The conservatives insisted that the Southern Baptists needed strong doctrinal and confessional positions (a decidedly un-Baptist idea) to unequivocally condemn particular sins and to preserve full-throated Biblical authority. By the late 1970s the takeover was mostly complete, and in the succeeding decades its goals were largely implemented. Seminary faculty and denominational leaders who failed to conform to the new ways were removed or left of their own accord.

It took until the turn of the millennium, however, for the Southern Baptist Convention to remove a major thorn in its side. At its 2000 meeting in Orlando, Florida, the SBC adopted a revision to its 1925 statement of faith, “Baptist Faith and Message.” There were several significant changes, among them these two:

  1. The 2000 version deleted a section on the changing nature of a living faith, which began, “A living faith must experience a growing understanding of truth and must be continually interpreted and related to the needs of each new generation."
  2. More pointed, the 2000 version:
    1. Deleted from the section on the scriptures: “The criterion by which the Bible is to be interpreted is Jesus Christ.”
    2. And replaced it with: “All Scripture is a testimony to Christ, who is Himself the focus of divine revelation."
       

The architects of the 2000 version of the “Baptist Faith and Message” publicly asserted that they wanted to eliminate the use of the teachings of Jesus to moderate the interpretation of Biblical commandments. They reversed the long-held Baptist belief that the Bible was to be interpreted in the light of the teachings and life of Jesus, as well as the believer’s experience of the living Christ, and instead elevated the Bible above Jesus.

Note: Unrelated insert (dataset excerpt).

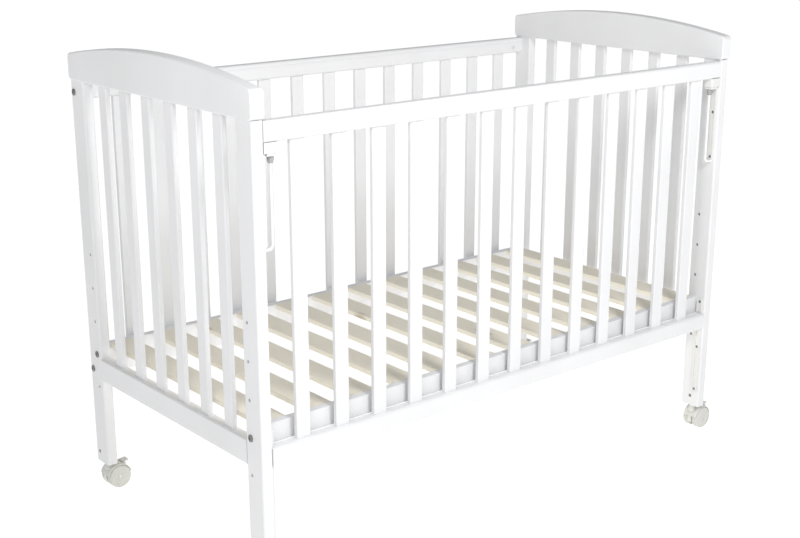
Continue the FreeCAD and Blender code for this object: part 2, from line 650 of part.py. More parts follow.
def caster_hood():
    """The swivelling body: a web between the wheels, a curved cover over them, a neck and two lugs."""
    half_web = WEB_THICK / 2
    half_hood = HOOD_WIDTH / 2
    reach = 2 * HOOD_RADIUS
    axle = V(CASTER_TRAIL, 0, WHEEL_RADIUS)
    along = V(0, 1, 0)
    outer = Part.makeCylinder(HOOD_RADIUS, HOOD_WIDTH, axle - along * half_hood, along)
    outer = outer.makeFillet(HOOD_THICK / 2, [edge for edge in outer.Edges if edge.BoundBox.YLength < 1e-3])
    above = box((axle.x - reach, axle.x + reach), (-reach, reach), (WHEEL_RADIUS + HOOD_LOWER_EDGE, 2 * reach))
    neck = rod(V(0, 0, WHEEL_RADIUS + NECK_FOOT), V(0, 0, NECK_TOP_Z), NECK_RADIUS)
    shoulder = Part.makeCone(SHOULDER_RADIUS, NECK_RADIUS, SHOULDER_Z[1] - SHOULDER_Z[0], V(0, 0, SHOULDER_Z[0]))
    lug_outer = BRAKE_WIDTH / 2 + BRAKE_SLOT_CLEARANCE + BRAKE_LUG_THICK
    lugs = Part.makeCylinder(BRAKE_LUG_RADIUS, 2 * lug_outer, V(BRAKE_PIN_X, -lug_outer, BRAKE_PIN_Z), along)
    cover = outer.common(above).fuse([neck, shoulder, lugs])
    wheel_room = Part.makeCylinder(HOOD_RADIUS - HOOD_THICK, 2 * reach, axle - along * reach, along)
    cover = cover.cut(wheel_room)
    web = Part.makeCylinder(HOOD_RADIUS - HOOD_THICK / 2, WEB_THICK, axle - along * half_web, along)
    web = web.cut(box((axle.x - reach, axle.x + reach), (-reach, reach), (-reach, WHEEL_RADIUS - WEB_DEPTH)))
    body = cover.fuse(web).removeSplitter()
    axle_hole = rod(axle - along * half_web, axle + along * half_web, AXLE_RADIUS)
    stem_hole = rod(V(0, 0, WHEEL_RADIUS + STEM_FOOT), V(0, 0, NECK_TOP_Z), STEM_RADIUS)
    return cut_all(body, [axle_hole, stem_hole, brake_slot()])


def brake_slot():
    """The opening at the trailing end of the hood that the brake lever works in."""
    half = BRAKE_WIDTH / 2 + BRAKE_SLOT_CLEARANCE
    x = (BRAKE_PIN_X + BRAKE_SLOT_X[0], BRAKE_PIN_X + BRAKE_SLOT_X[1])
    z = (BRAKE_PIN_Z + BRAKE_SLOT_Z[0], BRAKE_PIN_Z + BRAKE_SLOT_Z[1])
    return box(x, (-half, half), z)


def brake_lever():
    """A tread that tips about its pin, with a toe below that comes down on both wheels."""
    half = BRAKE_WIDTH / 2
    points = [V(BRAKE_PIN_X + dx, -half, BRAKE_PIN_Z + dz) for dx, dz in BRAKE_LEVER_OUTLINE]
    tread = Part.Face(Part.makePolygon(points)).extrude(V(0, BRAKE_WIDTH, 0))
    pin_bore = rod(V(BRAKE_PIN_X, -half, BRAKE_PIN_Z), V(BRAKE_PIN_X, half, BRAKE_PIN_Z),
                   BRAKE_PIN_RADIUS + RUNNING_FIT)
    return tread.cut(pin_bore)


def caster_pins():
    """The upright stem, the wheels' axle with its riveted ends, and the brake lever's pin."""
    stem = rod(V(0, 0, WHEEL_RADIUS + STEM_FOOT), V(0, 0, STEM_TOP_Z), STEM_RADIUS)
    tip = [edge for edge in stem.Edges if edge.BoundBox.ZMin > STEM_TOP_Z - STEM_TIP_EDGE]
    stem = stem.makeChamfer(STEM_TIP_EDGE, tip)
    end = WHEEL_GAP / 2 + WHEEL_WIDTH - WHEEL_DISH_DEPTH
    axle = rod(V(CASTER_TRAIL, -end, WHEEL_RADIUS), V(CASTER_TRAIL, end, WHEEL_RADIUS), AXLE_RADIUS)
    half = BRAKE_WIDTH / 2 + BRAKE_SLOT_CLEARANCE + BRAKE_LUG_THICK
    pin = rod(V(BRAKE_PIN_X, -half, BRAKE_PIN_Z), V(BRAKE_PIN_X, half, BRAKE_PIN_Z), BRAKE_PIN_RADIUS)
    return stem, axle, pin


def caster_wheel():
    """The wheel on the +Y side of a caster: rounded tread edges and a dished outer face."""
    inner_y = WHEEL_GAP / 2
    outer_y = inner_y + WHEEL_WIDTH
    along = V(0, 1, 0)
    centre = V(CASTER_TRAIL, inner_y, WHEEL_RADIUS)
    disc = Part.makeCylinder(WHEEL_RADIUS, WHEEL_WIDTH, centre, along)
    disc = disc.makeFillet(WHEEL_EDGE, [edge for edge in disc.Edges if edge.BoundBox.YLength < 1e-3])
    dish_foot = V(CASTER_TRAIL, outer_y - WHEEL_DISH_DEPTH, WHEEL_RADIUS)
    dish = Part.makeCone(WHEEL_DISH_FLOOR_RADIUS, WHEEL_DISH_RADIUS, WHEEL_DISH_DEPTH, dish_foot, along)
    hub = Part.makeCylinder(WHEEL_HUB_RADIUS, WHEEL_DISH_DEPTH, dish_foot, along)
    bore = Part.makeCylinder(AXLE_RADIUS + RUNNING_FIT, WHEEL_WIDTH, centre, along)
    return disc.cut(dish.cut(hub)).cut(bore)


def build_casters(nodes):
    hood = caster_hood()
    stem, axle, pin = caster_pins()
    hood = cut_all(hood, [pin])
    back_wheel = caster_wheel()
    front_wheel = mirror_y(back_wheel)
    lever = brake_lever()
    pieces = {
        "hood": [hood],
        "stem": [stem],
        "axle_and_brake_pin": [axle, pin],
        "front_wheel": [front_wheel],
        "back_wheel": [back_wheel],
        "brake_lever": [lever],
    }
    for place, (x, y) in CASTER_PLACES.items():
        for name, solids in pieces.items():
            nodes[place + "_caster_" + name] = [solid.translated(V(x, y, 0)) for solid in solids]


def main():
    nodes = {}
    build_ends(nodes)
    build_back_side(nodes)
    build_drop_side(nodes)
    build_catches(nodes)
    build_base(nodes)
    build_fittings(nodes)
    build_casters(nodes)
    os.makedirs("parts", exist_ok=True)
    for name, solids in nodes.items():
        for solid in solids:
            if not solid.isValid() or len(solid.Solids) != 1:
                print("check", name, solid.isValid(), len(solid.Solids))
        export(name, solids)
    print(len(nodes), "nodes")


main()
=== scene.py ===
import math

import bmesh
import bpy
from mathutils import Matrix, Vector


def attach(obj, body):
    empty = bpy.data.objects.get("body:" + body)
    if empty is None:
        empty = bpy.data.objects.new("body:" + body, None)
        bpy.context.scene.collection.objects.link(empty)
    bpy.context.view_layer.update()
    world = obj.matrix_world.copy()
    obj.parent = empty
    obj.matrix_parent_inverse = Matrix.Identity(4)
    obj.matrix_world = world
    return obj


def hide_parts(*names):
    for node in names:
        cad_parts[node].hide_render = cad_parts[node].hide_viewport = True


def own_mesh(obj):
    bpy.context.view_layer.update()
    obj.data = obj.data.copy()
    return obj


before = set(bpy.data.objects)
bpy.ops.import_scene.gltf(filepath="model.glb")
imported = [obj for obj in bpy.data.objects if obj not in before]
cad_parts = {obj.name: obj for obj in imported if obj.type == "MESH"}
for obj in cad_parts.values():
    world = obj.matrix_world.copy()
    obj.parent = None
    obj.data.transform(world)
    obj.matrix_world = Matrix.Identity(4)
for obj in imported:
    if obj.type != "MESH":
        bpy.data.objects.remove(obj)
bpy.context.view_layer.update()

# ---- The studio: sizes in metres, angles in degrees --------------------------------------------

CAMERA_PLACE = (-1.799, -2.108, 1.232)
CAMERA_TILT = 73.03
CAMERA_HEADING = -39.76
CAMERA_LENS = 60.1
CAMERA_SHIFT_Y = 0.0277
CAMERA_REACH = 100.0
SENSOR_WIDTH = 36.0

WHITE = (1.0, 1.0, 1.0, 1.0)
FLOOR_HALF = 30.0
FLOOR_COLOUR = (0.62, 0.62, 0.62)
FLOOR_GLOW = 0.79

SKY_STRENGTH = 0.37
KEY_PLACE = (-0.35, -1.80, 1.95)
KEY_TARGET = (0.0, 0.0, 0.75)
KEY_SIZE = 0.7
KEY_POWER = 25.0
FILL_PLACE = (-1.35, -1.0, 1.45)
FILL_TARGET = (-0.3, 0.0, 0.75)
FILL_SIZE = 0.6
FILL_POWER = 6.4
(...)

The coup was complete; Biblical injunctions could now obviate any appeal to Jesus. Joseph Adams’ funeral sermon might now look a lot like heresy.

The origins and explanations of the current state of evangelical Christianity are unquestionably more manifold and complex than these changes within the Southern Baptist Convention. But we can see a similar shift among many conservatives in defining Christian values: from an emphasis on the life and teachings of Jesus—and the believer’s experience of the living Christ—to a set of authoritative propositions or artifacts.

The desire to overturn Roe v. Wade is an example of the change in emphasis among conservative Christians from the love, mercy, compassion, and forgiveness found in the teachings of Jesus to a a propositional determinant of one’s faith.

It’s quite possible to be a loving Christian and be against abortion, but to raise that issue to another tier above care for victims of sexual violence, care for the poor, care for victims of racial violence, care for those from other nations trying to make a life in the United States, or care for those of other faiths and ethnicities is to raise the value of that injunction above the value of the life and teachings of Jesus.

Sadly, it’s a move that leaves too many Christians to express their Christian faith through clinched teeth.